Your pre-pregnancy plan

Registered nutritional therapist Michaella Mazzoni offers some tips for supporting your fertility the natural way

Planning a pregnancy is a very exciting and beautiful part of your life and there are several things you can include in your diet to help support your body during this time. Also worth noting are things which can hinder your reproductive success.

Nutritional tips

Omega-3 fatty acids can help reduce inflammation, which can promote fertilisation and implantation. Research also suggests that a diet rich in omega-3 fatty acids can help regulate ovulation and improve egg quality. Dietary sources include salmon, sardines, flax seeds, walnuts and chia seeds.

Vitamin C contributes to iron absorption, ovulation and a healthy immune system. Dietary sources include oranges and other citrus fruits, kiwis, red peppers and kale.

Folate is a B vitamin that helps the body to build new cells and prevents birth defects. Most women are encouraged to take a prenatal vitamin with folic acid to ensure that they get the recommended 400 to 800 micrograms daily. Dietary sources include green leafy vegetables, citrus fruits, beans and wheat germ.

Iron is important for everyone but especially so during pregnancy. Where possible, combine iron-rich foods with food sources of vitamin C to support absorption. Dietary sources include spirulina, grass-fed beef, lentils, dark chocolate, spinach (steamed) and black beans.

Indole-3-carbinol helps the liver to metabolise oestrogen. Dietary sources include broccoli, cabbage and brussels sprouts. Some vegetables such as broccoli contain goitrogens meaning that they can put stress on the thyroid which has a close relationship with the reproductive system. Cooking these vegetables thoroughly is thought to help reduce the levels of goitrogens.

Foods to limit or avoid

If possible, try to limit or avoid the following foods and drinks. Refined sugar reduces immune function and may cause nutrient depletion. Alcohol also reduces immune function and increases inflammation. It is associated with an increased risk of ovulation disorders and endometriosis. Caffeine is associated with hormonal imbalances, dehydration and may lead to mineral deficiencies. High consumption of caffeine has been shown to interfere with fertility, so limit your intake to one cup per day before noon during pre-conception or, if possible, avoid it completely. Drugs should also be avoided as marijuana can negatively affect fertility by making ovulation more difficult each month.

Lifestyle changes

Stress can have a negative impact on hormonal function; just think about a missed or late period you may have had during a particularly stressful time. The same goes with your reproductive health so working on how you manage stress is key. Therapies like acupuncture and reflexology are excellent ways to support your stress response and promote relaxation.

Male health

It is also worth reminding that it takes two! Male/sperm health counts for 50 per cent. It’s an obvious point but it is often forgotten. Men can take steps to support their reproductive health by supplementing with a good quality men’s multivitamin and a balanced zinc supplement as well as eating food in a variety of colours.

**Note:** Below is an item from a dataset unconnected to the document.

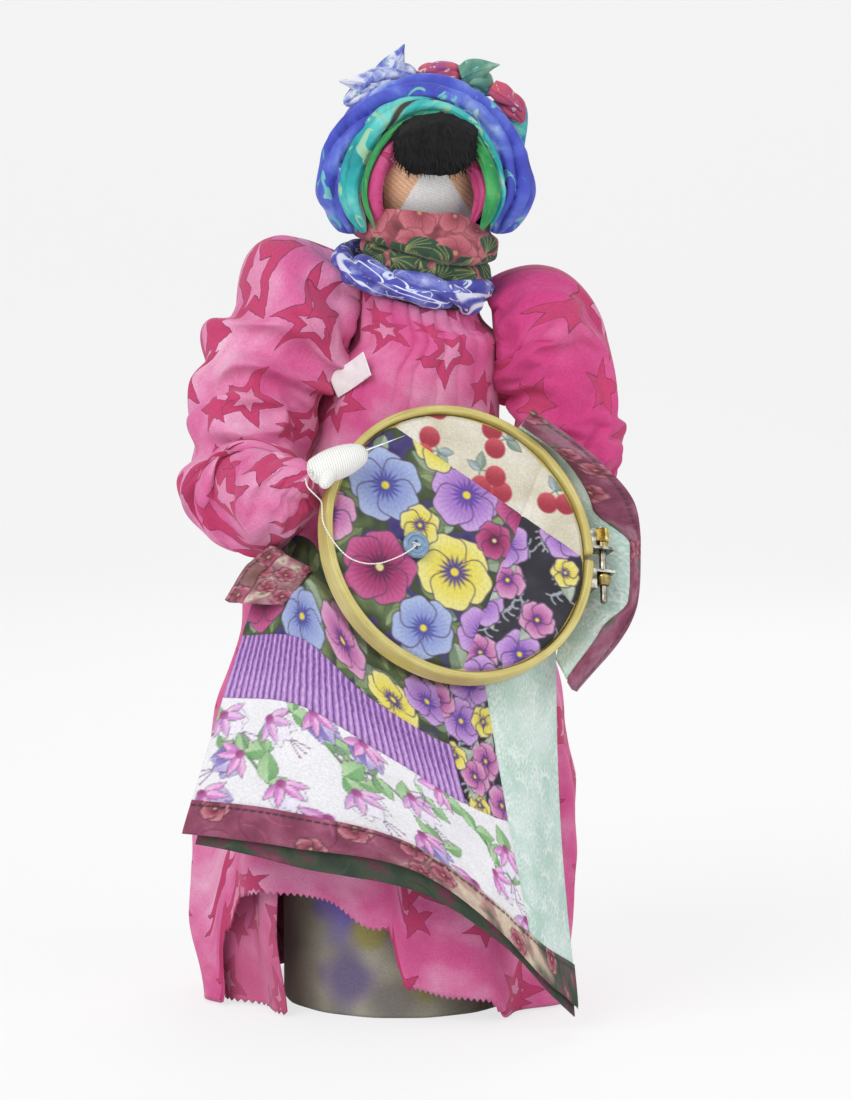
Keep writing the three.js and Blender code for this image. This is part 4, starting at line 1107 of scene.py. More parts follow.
@dataclass(frozen=True)
class StarBatik(Finish):
    """Batik cotton: wax-resist clouds of pink and stencilled stars with thin dark outlines."""

    clouds: Stops = ((0.28, "#d54689"), (0.44, "#df619b"), (0.58, "#e78bb6"), (0.74, "#f2bad2"))
    star: str = "#c83b6e"
    heart: str = "#e48db4"
    line: str = "#7c3150"
    size: float = 14.5  # from a star's middle to its points, in millimetres
    pitch: float = 37.0
    seed: float = 0.0
    notch: ClassVar[float] = 0.44  # an inner corner's distance as a share of a point's
    outline: ClassVar[float] = 0.26  # half the outline's width, in millimetres
    values: ClassVar[dict[str, float]] = {"Sheen Weight": 0.12}

    def star_level(self, add: Adder, place: Node, pitch: float, seed: float) -> tuple[Node, Node]:
        """How far out a point is in its nearest star, counted along the star's points.

        Args:
            add: adds a node to the material.
            place: the UV vector in millimetres.
            pitch: distance between stars.
            seed: moves the stars.

        Returns:
            The level in millimetres, and the star's own random colour.
        """
        lean = (1 - self.notch * math.cos(math.pi / 5)) / (self.notch * math.sin(math.pi / 5))
        cells = add("VectorMath", {0: place, 1: (1 / pitch,) * 3, 2: (seed, seed * 0.7, 0.0)},
                    operation="MULTIPLY_ADD")
        cell = add("TexVoronoi", {"Vector": cells, "Scale": 1.0, "Randomness": 0.4}, voronoi_dimensions="2D")
        gap = add("VectorMath", {0: cells, 1: cell.outputs["Position"]}, operation="SUBTRACT")
        away = add("VectorMath", {0: gap, 1: (pitch, pitch, 0.0)}, operation="MULTIPLY")
        parts = add("SeparateXYZ", {0: away})
        chance = add("SeparateColor", {0: cell.outputs["Color"]})
        angle = add("Math", {0: parts.outputs[1], 1: parts.outputs[0]}, operation="ARCTAN2")
        spun = add("Math", {0: chance.outputs[0], 1: math.tau, 2: angle}, operation="MULTIPLY_ADD")
        fold = add("Math", {0: spun, 1: math.pi / 5}, operation="PINGPONG")
        cosine = add("Math", {0: fold}, operation="COSINE")
        sine = add("Math", {0: fold}, operation="SINE")
        slope = add("Math", {0: sine, 1: lean, 2: cosine}, operation="MULTIPLY_ADD")
        reach = add("VectorMath", {0: away}, operation="LENGTH")
        return add("Math", {0: reach.outputs["Value"], 1: slope}, operation="MULTIPLY"), chance

    def stamp(self, add: Adder, under: Node, level: Node, radius: float, fill: str) -> Node:
        """Lays an outlined star over a colour.

        Args:
            add: adds a node to the material.
            under: the colour under it.
            level: how far out a point is in its star.
            radius: the star's radius, in millimetres.
            fill: its hex colour.

        Returns:
            The colour with the star on it.
        """
        share = add("Math", {0: level, 1: 1 / (2 * radius)}, operation="MULTIPLY")
        rim, line, soft = 0.5, self.outline / (2 * radius), 0.006
        cover = add("ValToRGB", {0: share}, [(rim - 0.01, "#ffffff"), (rim, "#000000")])
        edge = add("ValToRGB", {0: share}, [
            (rim - line - soft, "#000000"), (rim - line, "#ffffff"), (rim + line, "#ffffff"),
            (rim + line + soft, "#000000")])
        filled = add("MixRGB", {0: cover, 1: under, 2: tone(fill)})
        return add("MixRGB", {0: edge, 1: filled, 2: tone(self.line)})

    def pattern(self, add: Adder, place: NodeSocket) -> dict[str, Node]:
        """Clouds, big stars with a paler heart, small plain ones, and uneven fading."""
        drift = add("TexNoise", {"Vector": place, "Scale": 0.22, "Detail": 2.0})
        drawn_at = add("VectorMath", {0: drift.outputs["Color"], 1: (2.0, 2.0, 0.0), 2: place},
                       operation="MULTIPLY_ADD")
        cloud = add("TexNoise", {"Vector": place, "Scale": 0.032, "Detail": 4.0, "Roughness": 0.55})
        colour = add("ValToRGB", {0: cloud}, self.clouds)
        for pitch, radius, seed in ((self.pitch, self.size, 0.0), (self.pitch * 0.74, self.size * 0.55, 4.3)):
            level, chance = self.star_level(add, drawn_at, pitch, seed + self.seed)
            there = add("Math", {0: chance.outputs[1], 1: 0.72}, operation="LESS_THAN")
            drawn = self.stamp(add, colour, level, radius, self.star)
            if radius == self.size:
                drawn = self.stamp(add, drawn, level, radius * 0.46, self.heart)
            colour = add("MixRGB", {0: there, 1: colour, 2: drawn})
        fine = add("TexNoise", {"Vector": place, "Scale": 1.4, "Detail": 3.0})
        fade = add("ValToRGB", {0: fine}, [(0.3, "#e6e6e6"), (0.7, "#ffffff")])
        worn = add("MixRGB", {0: 1.0, 1: colour, 2: fade}, blend_type="MULTIPLY")
        return {"Base Color": worn, "Normal": cotton_surface(add, place, 0.9, 0.45)}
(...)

Michaella Mazzoni, Registered NT, DipCNM mBANT CNHC reg, offers private nutrition consultations to help support all areas of health. She works at Napier’s/D.Atkinson, Neal’s Yard and Soma and offers video consultations for those unable to travel to her clinic. To book an appointment, email Michaella at info@michaellamazzoninutrition or call 07786 841 333.

Fertility factors

“Statistics have shown that the average age for first-time mothers is now over 30 years old,” says Dr Marilyn Glenville PhD, the leading nutritionist specialising in women’s health and the author of The Natural Health Bible for Women (glenvillenutrition.com). “We know that fertility decreases with age for women but there are many factors that can boost fertility.

“The amount of eggs (ovarian reserve) is set and can’t be altered because the store was established since before you were born. However, you can definitely change the quality of your eggs. Three months is the magic number to change the quality of your eggs, because it takes approximately that long for the follicles on your ovaries to develop before one is mature enough to release an egg at ovulation.

“There is now good research on how co-enzyme Q10 can help women over the age of 35 who are aiming to get pregnant, by improving the quality of their eggs. You may have high FSH (follicle stimulating hormone) and research has shown a reduction in FSH from taking omega-3 supplements. The scientists made the comment that ‘omega-3 supplementation merits further investigation in women with decreased fertility and/or diminished ovarian reserve’.

“Research in 2019 not only confirmed how important your diet and specific nutrients are in improving fertility for women, but it also stressed the importance of having the active folate form (methylfolate) in your fertility supplement rather than the folic acid form.”